QBLOX_HARDWARE_COMP_CFG = utils.load_json_example_scheme("qblox_hardware_compilation_config.json")
ZHINST_HARDWARE_COMP_CFG = utils.load_json_example_scheme("zhinst_hardware_compilation_config.json")

dev_cfg = quantum_device.generate_compilation_config()

quantum_device.hardware_config(QBLOX_HARDWARE_COMP_CFG)
qblox_cfg = quantum_device.generate_compilation_config()

quantum_device.hardware_config(ZHINST_HARDWARE_COMP_CFG)
zhinst_cfg = quantum_device.generate_compilation_config()

from quantify_scheduler.backends import SerialCompiler

# Constructing graph is normally done when at compile time as it
# requires information from the compilation config

dev_compiler = SerialCompiler(name="Device compiler")
dev_compiler.construct_graph(dev_cfg)

qblox_compiler = SerialCompiler(name="Qblox compiler")
qblox_compiler.construct_graph(qblox_cfg)

zhinst_compiler = SerialCompiler(name="Zhinst compiler")
zhinst_compiler.construct_graph(zhinst_cfg)

import matplotlib.pyplot as plt
fig, axs = plt.subplots(1,3, figsize=(16,7))

# Show the graph of the currently included compilers
dev_compiler.draw(axs[0])
axs[0].set_title("Device Backend")
qblox_compiler.draw(axs[1])
axs[1].set_title("Qblox Backend")
zhinst_compiler.draw(axs[2])
axs[2].set_title("Zhinst Backend");

../_images/bc1b2770106061dc8aa8bdb80e098b63a12f486f40a5822b934295c4036a541e.png

Performance optimization by not preserving the original schedule#

There is a way to potentially decrease the compilation time by about 20-40 % depending on the schedule if you do not need to keep the original, uncompiled schedule after the compilation.

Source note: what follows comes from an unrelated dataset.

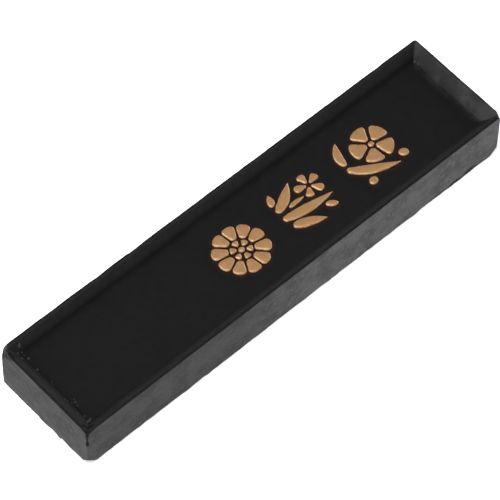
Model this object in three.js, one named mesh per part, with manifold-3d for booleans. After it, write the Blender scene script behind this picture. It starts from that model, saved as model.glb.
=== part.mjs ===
// Ink stick: one pressed block of soot and glue with a sunken front panel. Three ornaments stand up
// from the panel, a chrysanthemum, an orchid and a plum branch, and gold lies on each of their strokes.
// Millimetres. The origin is the middle of the back, +Z points out of the front panel, and +X runs
// along the stick to its top end. The other end is the one that is rubbed down on the ink stone.

import * as THREE from 'three';
import { mergeVertices } from 'three/addons/utils/BufferGeometryUtils.js';
import Module from 'manifold-3d';

const wasm = await Module();
wasm.setup();

// Block
const LENGTH = 97;
const WIDTH = 22.4;
const THICKNESS = 11.5;
const ARRIS = 0.25;                 // bevel around the top of the rim
const SIDE_ROUND = 1.0;             // rounding where the back meets the long sides
const END_ROUND = 1.4;              // rounding where the back meets the ends
const CORNER = 0.7;                 // an upright corner as moulded
const WORN_CORNER = 1.9;            // the one worn away at the rubbed end
const CHIPPED_CORNER = 1.3;         // the one chipped at the top end

// Panel
const RIM = 2.55;                   // from a side of the block to the panel's edge
const RIM_CREST = 0.65;             // flat top of the rim
const PANEL_DEPTH = 2.1;
const COVE_STEPS = 3;

// Ornaments
const RELIEF = 0.45;                // height of a stroke above the panel
const DRAFT = 0.12;                 // how far a stroke's foot stands out from its top
const GOLD_FILM = 0.12;             // gold on top of a stroke
const ORNAMENT_PITCH = 15.2;        // from one ornament's middle to the next along the stick
const ORCHID_X = 11.2;              // the middle one
const ORNAMENT_Y = -0.5;

// Construction
const CLEAR = 1;                    // how far a cutting solid reaches past the block
const CURVE_STEPS = 7;
const PANEL_Z = THICKNESS - PANEL_DEPTH;
const RELIEF_Z = PANEL_Z + RELIEF;

const INK = new THREE.MeshStandardMaterial({ color: 0x26262a, roughness: 0.55, metalness: 0 });
const GOLD = new THREE.MeshStandardMaterial({ color: 0xc4986c, roughness: 0.6, metalness: 0.4 });

// Helpers

function solid(geometry) {
  geometry.deleteAttribute('normal');
  geometry.deleteAttribute('uv');
  const merged = mergeVertices(geometry);
  return new wasm.Manifold(new wasm.Mesh({
    numProp: 3,
    vertProperties: merged.attributes.position.array,
    triVerts: Uint32Array.from(merged.index.array),
  }));
}

function geometryOf(manifold) {
  const mesh = manifold.getMesh();
  const geometry = new THREE.BufferGeometry();
  geometry.setAttribute('position', new THREE.BufferAttribute(mesh.vertProperties, 3));
  geometry.setIndex(new THREE.BufferAttribute(mesh.triVerts, 1));
  geometry.computeVertexNormals();
  return geometry;
}

function prism(outline, depth, bevel = { bevelEnabled: false }) {
  return new THREE.ExtrudeGeometry(outline, { depth, curveSegments: CURVE_STEPS, ...bevel });
}

// A prism centred on the origin along its depth, with its x, its y and its depth laid along three axes.
function beam(outline, depth, xAxis, yAxis, depthAxis) {
  const geometry = prism(outline, depth);
  const axes = [xAxis, yAxis, depthAxis].map((axis) => new THREE.Vector3(...axis));
  geometry.translate(0, 0, -depth / 2);
  geometry.applyMatrix4(new THREE.Matrix4().makeBasis(...axes));
  return solid(geometry);
}

// Block

function planOutline() {
  const x = LENGTH / 2;
  const y = WIDTH / 2;
  const outline = new THREE.Shape();
  outline.moveTo(-x + CORNER, -y);
  outline.lineTo(x - CHIPPED_CORNER, -y);
  outline.quadraticCurveTo(x, -y, x, -y + CHIPPED_CORNER);
  outline.lineTo(x, y - CORNER);
  outline.quadraticCurveTo(x, y, x - CORNER, y);
  outline.lineTo(-x + WORN_CORNER, y);
  outline.quadraticCurveTo(-x, y, -x, y - WORN_CORNER);
  outline.lineTo(-x, -y + CORNER);
  outline.quadraticCurveTo(-x, -y, -x + CORNER, -y);
  return outline;
}

// The outline seen level with the table: rounded at the back, bevelled at the rim.
function levelOutline(width, round) {
  const x = width / 2;
  const outline = new THREE.Shape();
  outline.moveTo(-x + round, 0);
  outline.lineTo(x - round, 0);
  outline.quadraticCurveTo(x, 0, x, round);
  outline.lineTo(x, THICKNESS - ARRIS);
  outline.lineTo(x - ARRIS, THICKNESS);
  outline.lineTo(-x + ARRIS, THICKNESS);
  outline.lineTo(-x, THICKNESS - ARRIS);
  outline.lineTo(-x, round);
  outline.quadraticCurveTo(-x, 0, -x + round, 0);
  return outline;
}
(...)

Using keep_original_schedule = False in the CompilationConfig modifies parts of the original schedule, making the original schedule potentially unusable after the function call.

Note

The returned schedule references objects from the original schedule if CompilationConfig.keep_original_schedule = False is used. Refrain from modifying the original schedule after compilation in this case!

config.keep_original_schedule = False

compiler = SerialCompiler(name="Device compile")
comp_sched = compiler.compile(schedule=echo_schedule, config=config)

comp_sched

CompiledSchedule "Echo" containing (43) 200  (unique) operations.